### OBJECTIVE
Among the entries below, please repeat exactly and only the lines from the line containing "Keep writing the" to the line containing "socket.default_value = value", both lines included.

### EXERCISE INPUTS
============================================================

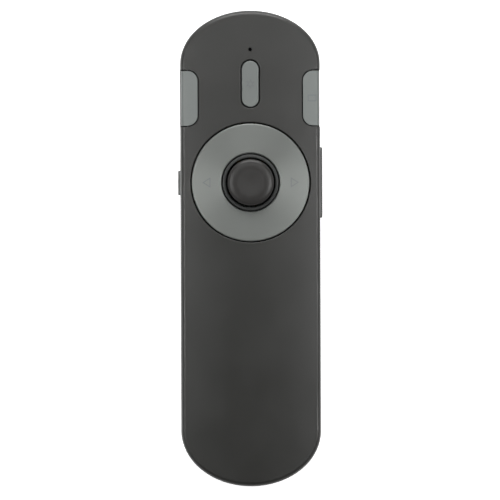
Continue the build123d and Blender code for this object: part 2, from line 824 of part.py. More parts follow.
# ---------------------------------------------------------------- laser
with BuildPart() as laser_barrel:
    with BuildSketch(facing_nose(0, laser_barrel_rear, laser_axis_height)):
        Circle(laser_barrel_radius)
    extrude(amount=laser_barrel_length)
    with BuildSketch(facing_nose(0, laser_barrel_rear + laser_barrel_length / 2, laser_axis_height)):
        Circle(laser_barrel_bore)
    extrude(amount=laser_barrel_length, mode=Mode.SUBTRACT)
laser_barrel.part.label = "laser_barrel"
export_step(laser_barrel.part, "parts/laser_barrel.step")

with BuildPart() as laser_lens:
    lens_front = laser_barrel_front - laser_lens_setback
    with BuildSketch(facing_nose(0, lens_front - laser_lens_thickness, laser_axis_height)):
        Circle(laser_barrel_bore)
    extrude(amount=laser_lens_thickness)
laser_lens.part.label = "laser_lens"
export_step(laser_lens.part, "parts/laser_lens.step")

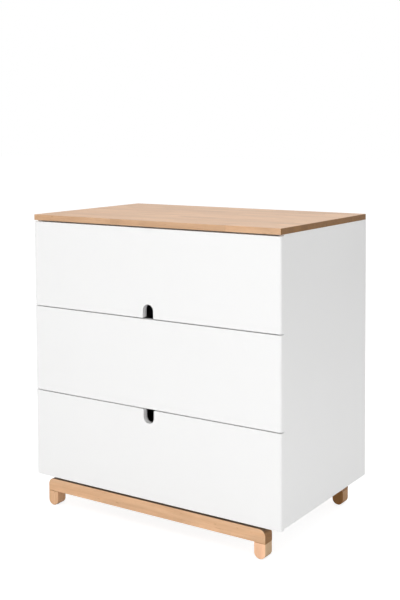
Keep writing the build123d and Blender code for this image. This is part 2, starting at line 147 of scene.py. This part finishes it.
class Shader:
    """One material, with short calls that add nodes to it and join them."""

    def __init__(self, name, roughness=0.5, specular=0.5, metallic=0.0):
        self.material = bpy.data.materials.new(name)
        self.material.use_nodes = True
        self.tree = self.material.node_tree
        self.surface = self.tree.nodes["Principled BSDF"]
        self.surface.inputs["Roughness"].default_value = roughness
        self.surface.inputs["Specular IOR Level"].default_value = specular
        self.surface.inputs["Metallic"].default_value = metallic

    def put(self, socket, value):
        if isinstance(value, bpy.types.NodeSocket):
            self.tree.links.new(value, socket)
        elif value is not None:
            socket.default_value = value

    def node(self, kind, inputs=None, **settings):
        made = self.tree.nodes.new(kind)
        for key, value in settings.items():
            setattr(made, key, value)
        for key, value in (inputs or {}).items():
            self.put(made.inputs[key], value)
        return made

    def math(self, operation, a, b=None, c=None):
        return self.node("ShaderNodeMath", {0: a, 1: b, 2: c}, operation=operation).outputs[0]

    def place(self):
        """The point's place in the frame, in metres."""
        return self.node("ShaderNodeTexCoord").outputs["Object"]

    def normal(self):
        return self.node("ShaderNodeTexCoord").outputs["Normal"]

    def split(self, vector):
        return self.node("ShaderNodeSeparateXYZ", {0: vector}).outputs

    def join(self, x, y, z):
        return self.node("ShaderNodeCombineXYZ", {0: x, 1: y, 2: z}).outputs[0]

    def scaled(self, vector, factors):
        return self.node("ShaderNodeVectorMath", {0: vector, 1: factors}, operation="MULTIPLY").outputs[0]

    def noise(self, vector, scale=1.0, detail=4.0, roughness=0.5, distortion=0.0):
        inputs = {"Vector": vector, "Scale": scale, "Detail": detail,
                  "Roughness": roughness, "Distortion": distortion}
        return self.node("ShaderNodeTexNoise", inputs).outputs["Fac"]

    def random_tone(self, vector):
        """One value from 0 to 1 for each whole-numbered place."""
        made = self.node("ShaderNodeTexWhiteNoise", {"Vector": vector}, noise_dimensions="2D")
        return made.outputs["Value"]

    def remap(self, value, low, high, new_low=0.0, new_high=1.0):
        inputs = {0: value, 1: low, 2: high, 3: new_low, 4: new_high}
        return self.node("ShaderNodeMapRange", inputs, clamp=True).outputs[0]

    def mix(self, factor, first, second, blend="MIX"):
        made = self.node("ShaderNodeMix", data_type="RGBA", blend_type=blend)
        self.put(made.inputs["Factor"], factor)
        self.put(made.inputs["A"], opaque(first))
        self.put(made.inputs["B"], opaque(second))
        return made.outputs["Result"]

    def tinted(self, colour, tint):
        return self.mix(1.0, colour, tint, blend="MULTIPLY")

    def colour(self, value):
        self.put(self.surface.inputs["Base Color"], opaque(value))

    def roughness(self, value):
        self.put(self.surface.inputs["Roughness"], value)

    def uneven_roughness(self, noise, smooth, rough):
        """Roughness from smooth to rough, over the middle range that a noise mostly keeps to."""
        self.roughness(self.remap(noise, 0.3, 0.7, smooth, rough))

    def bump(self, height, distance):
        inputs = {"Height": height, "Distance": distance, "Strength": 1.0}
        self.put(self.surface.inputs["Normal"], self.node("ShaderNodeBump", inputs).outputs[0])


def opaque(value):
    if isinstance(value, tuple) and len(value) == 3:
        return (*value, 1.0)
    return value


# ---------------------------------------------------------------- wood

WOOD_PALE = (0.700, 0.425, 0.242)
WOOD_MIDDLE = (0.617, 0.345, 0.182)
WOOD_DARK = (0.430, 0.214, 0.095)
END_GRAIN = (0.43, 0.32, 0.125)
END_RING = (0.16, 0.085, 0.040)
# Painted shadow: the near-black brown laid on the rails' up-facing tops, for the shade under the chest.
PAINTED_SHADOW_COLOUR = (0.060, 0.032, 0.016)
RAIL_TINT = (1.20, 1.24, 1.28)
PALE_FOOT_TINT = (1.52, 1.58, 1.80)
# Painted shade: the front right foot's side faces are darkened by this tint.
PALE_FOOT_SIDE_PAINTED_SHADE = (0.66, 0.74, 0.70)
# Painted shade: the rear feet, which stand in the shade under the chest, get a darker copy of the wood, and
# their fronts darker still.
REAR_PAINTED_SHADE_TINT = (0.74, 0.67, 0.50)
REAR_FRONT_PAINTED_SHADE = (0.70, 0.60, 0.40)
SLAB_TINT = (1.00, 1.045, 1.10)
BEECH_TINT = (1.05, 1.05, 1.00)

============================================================

### TASK RESPONSE
Keep writing the build123d and Blender code for this image. This is part 2, starting at line 147 of scene.py. This part finishes it.
class Shader:
    """One material, with short calls that add nodes to it and join them."""

    def __init__(self, name, roughness=0.5, specular=0.5, metallic=0.0):
        self.material = bpy.data.materials.new(name)
        self.material.use_nodes = True
        self.tree = self.material.node_tree
        self.surface = self.tree.nodes["Principled BSDF"]
        self.surface.inputs["Roughness"].default_value = roughness
        self.surface.inputs["Specular IOR Level"].default_value = specular
        self.surface.inputs["Metallic"].default_value = metallic

    def put(self, socket, value):
        if isinstance(value, bpy.types.NodeSocket):
            self.tree.links.new(value, socket)
        elif value is not None:
            socket.default_value = value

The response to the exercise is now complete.